Whilst there is certainly an element of double standards here, unfortunately the Elizabeth line isn't contributing much to overall revenue due to the short nature of most of the journeys - not to mention the fact that the lion's share of that revenue is going straight to TfL.
The line as a whole is (AIUI) due to break even imminently due to how high usage has been. How that is actually seen by the treasury due to the DfT/TfL split I don’t know.
Equally, the reason why hypothetical alternative 'non Covid' comparisons have to be made is that this is what investments and costs are based on. The industry would otherwise certainly not have grown or invested as much as it did immediately prior to Covid.
No indeed, albeit there is a political decision around looking for short term costs at the expense of further growth. The investments made were for the next few decades, and that growth will still come eventually, so I would argue the focus now really should be on how best to grow revenue further, rather then quibbling over relatively paltry sums in government spending terms.
Sadly the current government clearly disagrees!

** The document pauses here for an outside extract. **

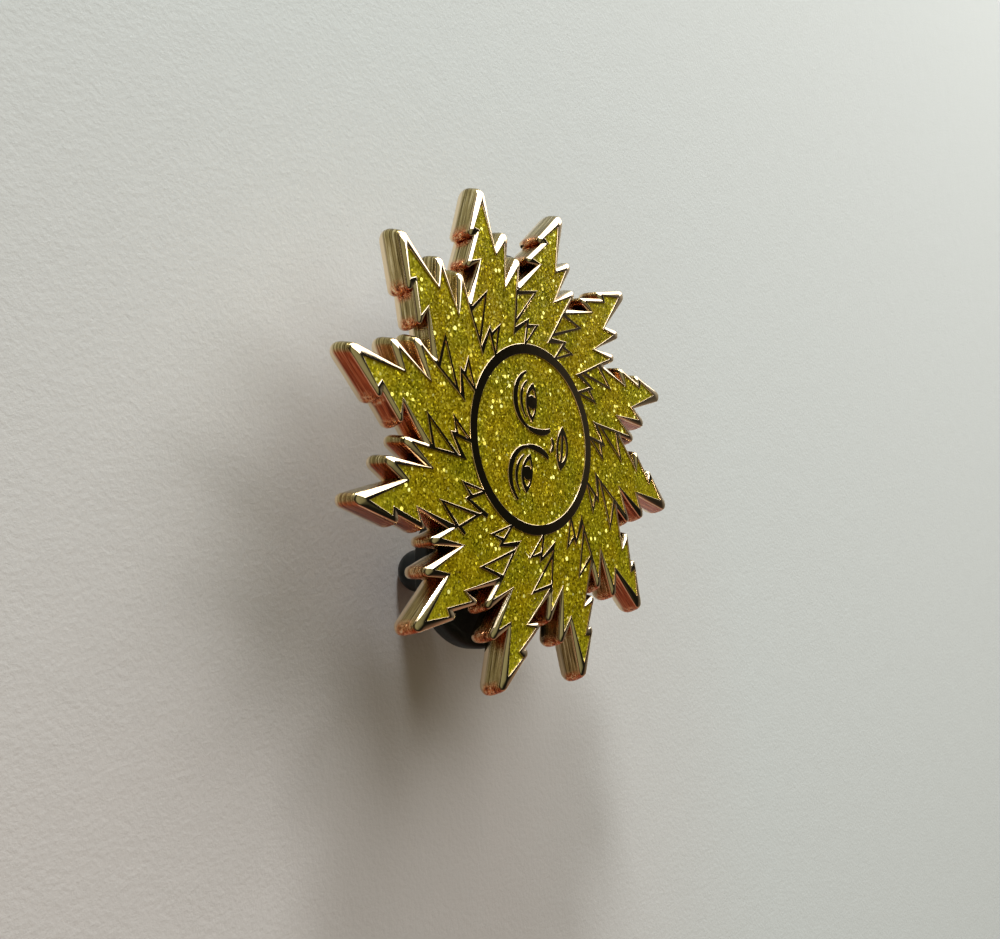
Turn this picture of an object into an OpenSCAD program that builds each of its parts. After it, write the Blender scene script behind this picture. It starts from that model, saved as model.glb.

There is a key difference - the CCOS is owned by Rail for London (a TfL subsidiary)*, whereas the Thameslink Core is owned by Network Rail. So access payments from EL to NR are only charged for Stratford - Shenfield and West of Paddington.
* - The ELL between New Cross Gate and Dalston Junction (and possibly into Highbury & Islington) is also RfL infrastructure.
Good points. As usual the pathetic politicking between central government and TfL gets in the way of a coherent and sensible railway strategy.